Granted, Mabulu’s 2010 piece depicting JZ’s manhood on crutches, Ngcono Ihlwempu Kunesibhanxo Sesityebi( Better a Fool than a Rich Man’s Nonsense) went largely unnoticed, while Murray’s adaptation of a famous Lenin painting two years later very nearly led to open revolt.

But such is the nature of creative pursuits, particularly those of a controversial tilt – and particularly when an idea first conceived by one individual quietly slips under the radar, only to have someone else receive recognition for the same concept some time later.

Just ask the authors of The Holy Blood and the Holy Grail: first published in 1982, the title’s mind-blowing assertion that Jesus was married to Mary Magdalene and fathered children went mostly unnoticed within mainstream circles, until Dan Brown came along two decades later and poached the idea for a wee book-turned-Hollywood blockbuster, The Da Vinci Code.

As such, assertions by some that the reason Murray’s The Spear made local and international headlines while Mabulu’s earlier offering in a similar vein “didn’t cause ripples” is because “as far as art is concerned a black artist is intellectually incapable of producing complex work – until they are verified by their white counterparts…” are exceedingly shortsighted.
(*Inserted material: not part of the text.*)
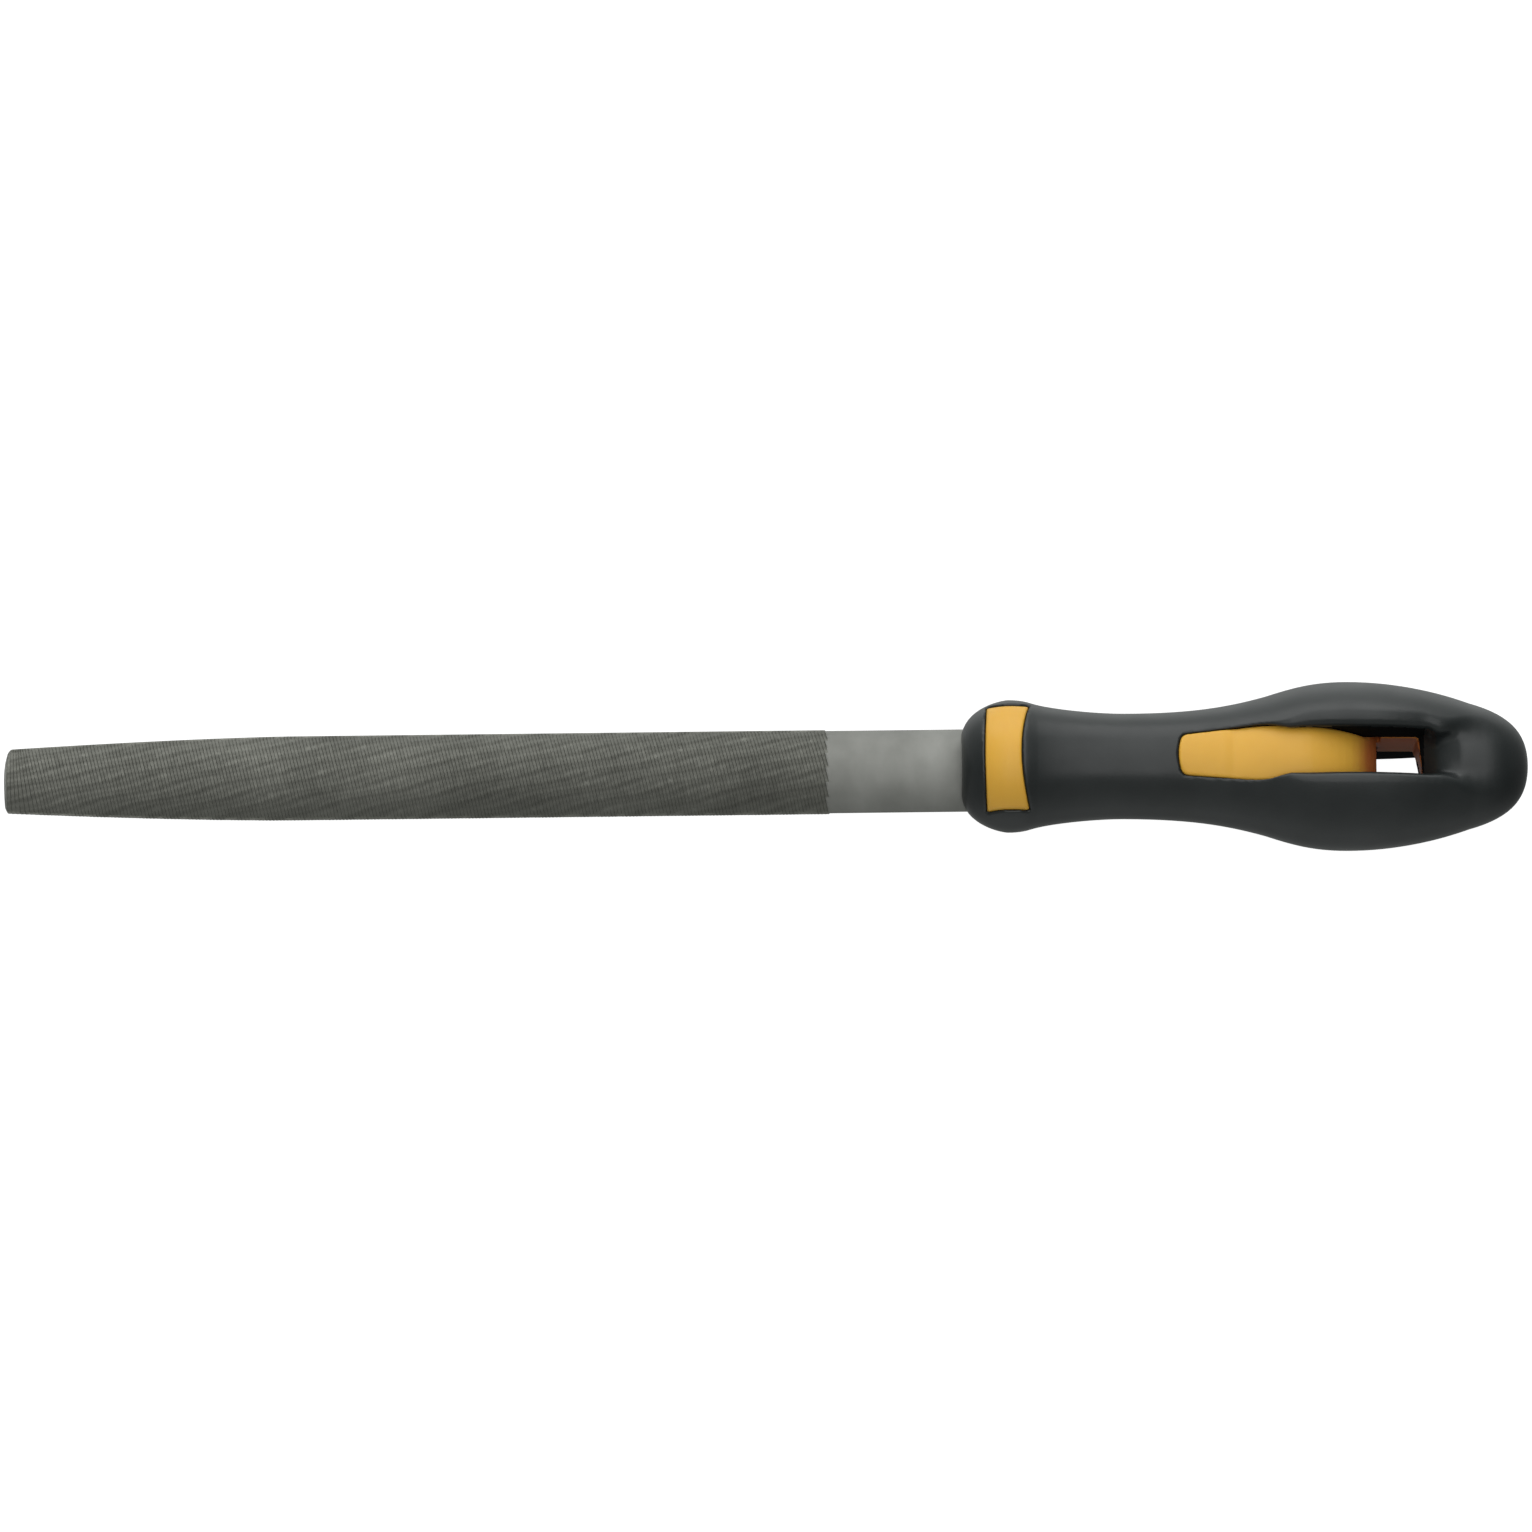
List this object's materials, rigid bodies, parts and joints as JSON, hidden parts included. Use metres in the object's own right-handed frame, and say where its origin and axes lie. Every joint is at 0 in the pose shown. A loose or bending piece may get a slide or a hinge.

And boring. Not to mention insulting to Mabulu and the message he is attempting to convey through Umshini Wam(the title of his current work), which has jack diddly to do with the tired issues of race.

By his own admission, Mabulu’s rationale behind the painting was that of art as protest. As he put it to The Daily Maverick: “[I painted the penis] as a symbol that I am talking to a circumcised man, not a boy. If he were still a boy, he would still need to grow and understand leadership, but he is a man, not a boy. I am trying to address the current situation in South Africa, including what happened at Lonmin, and question our leader: how can he allow such things to happen in a democracy?”

It’s a perspective shared by the two artists whose works have sparked intense debate. In an affidavit to police, Murray said his painting was a piece of “resistance art”, highlighting what has become the “power, greed and patriarchy” of Zuma and his leading party in what’s now a (supposedly) free and fair South Africa. Pity, then (or perhaps “pathetic” would be more appropriate) that the chip-on-the-shoulder brigade choose to focus on Mabulu and Murray’s skin colour, rather than realise that if anything, theirs is a unifying agenda representing the pervading question throughout every sector of our society: Eighteen years after democracy, have we simply replaced one dictatorship with another, under the guise of “equality”?